** START COLLECTED MATERIAL **

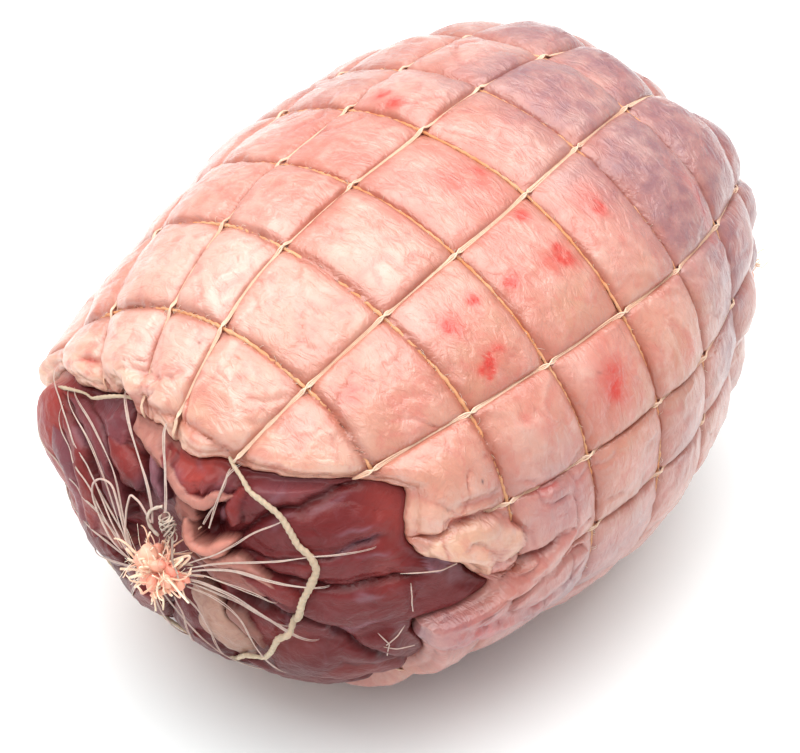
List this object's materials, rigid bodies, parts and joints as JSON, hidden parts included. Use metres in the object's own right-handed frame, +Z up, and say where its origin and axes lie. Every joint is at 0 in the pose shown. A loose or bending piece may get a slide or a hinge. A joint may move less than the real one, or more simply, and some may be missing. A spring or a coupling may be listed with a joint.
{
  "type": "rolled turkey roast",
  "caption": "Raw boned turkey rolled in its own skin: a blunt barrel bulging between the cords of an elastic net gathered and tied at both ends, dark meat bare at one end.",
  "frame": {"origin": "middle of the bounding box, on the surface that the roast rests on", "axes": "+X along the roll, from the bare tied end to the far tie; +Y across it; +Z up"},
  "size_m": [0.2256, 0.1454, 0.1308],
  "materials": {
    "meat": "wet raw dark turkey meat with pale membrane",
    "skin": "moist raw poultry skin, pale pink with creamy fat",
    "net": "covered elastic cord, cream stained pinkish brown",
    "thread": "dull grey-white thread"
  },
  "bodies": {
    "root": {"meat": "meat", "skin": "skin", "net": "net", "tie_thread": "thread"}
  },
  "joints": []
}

** END COLLECTED MATERIAL **

▶ [WORK REQUIRED]: Give the material above again, word for word.

▶ [FULL SOLUTION]:
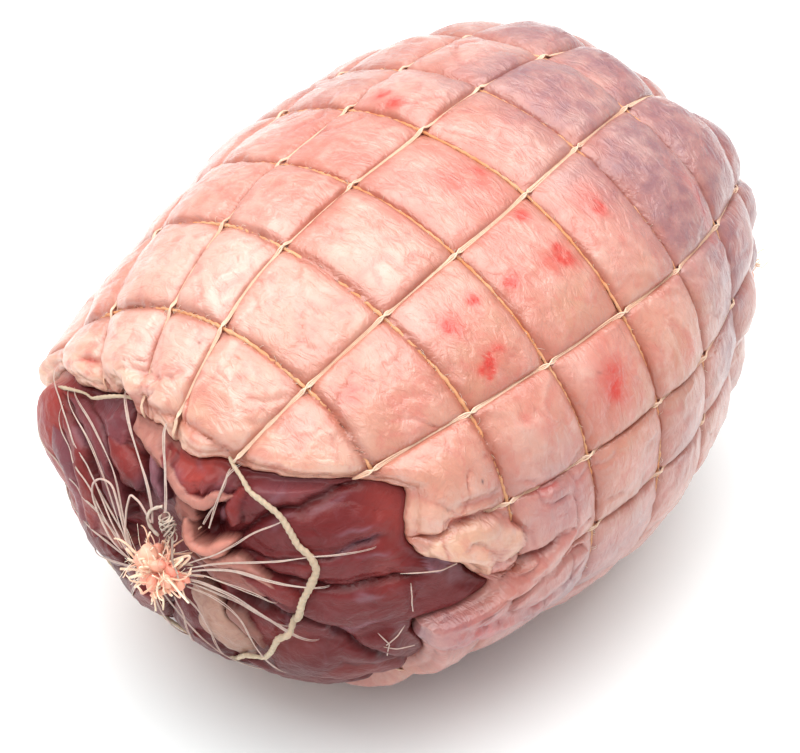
List this object's materials, rigid bodies, parts and joints as JSON, hidden parts included. Use metres in the object's own right-handed frame, +Z up, and say where its origin and axes lie. Every joint is at 0 in the pose shown. A loose or bending piece may get a slide or a hinge. A joint may move less than the real one, or more simply, and some may be missing. A spring or a coupling may be listed with a joint.
{
  "type": "rolled turkey roast",
  "caption": "Raw boned turkey rolled in its own skin: a blunt barrel bulging between the cords of an elastic net gathered and tied at both ends, dark meat bare at one end.",
  "frame": {"origin": "middle of the bounding box, on the surface that the roast rests on", "axes": "+X along the roll, from the bare tied end to the far tie; +Y across it; +Z up"},
  "size_m": [0.2256, 0.1454, 0.1308],
  "materials": {
    "meat": "wet raw dark turkey meat with pale membrane",
    "skin": "moist raw poultry skin, pale pink with creamy fat",
    "net": "covered elastic cord, cream stained pinkish brown",
    "thread": "dull grey-white thread"
  },
  "bodies": {
    "root": {"meat": "meat", "skin": "skin", "net": "net", "tie_thread": "thread"}
  },
  "joints": []
}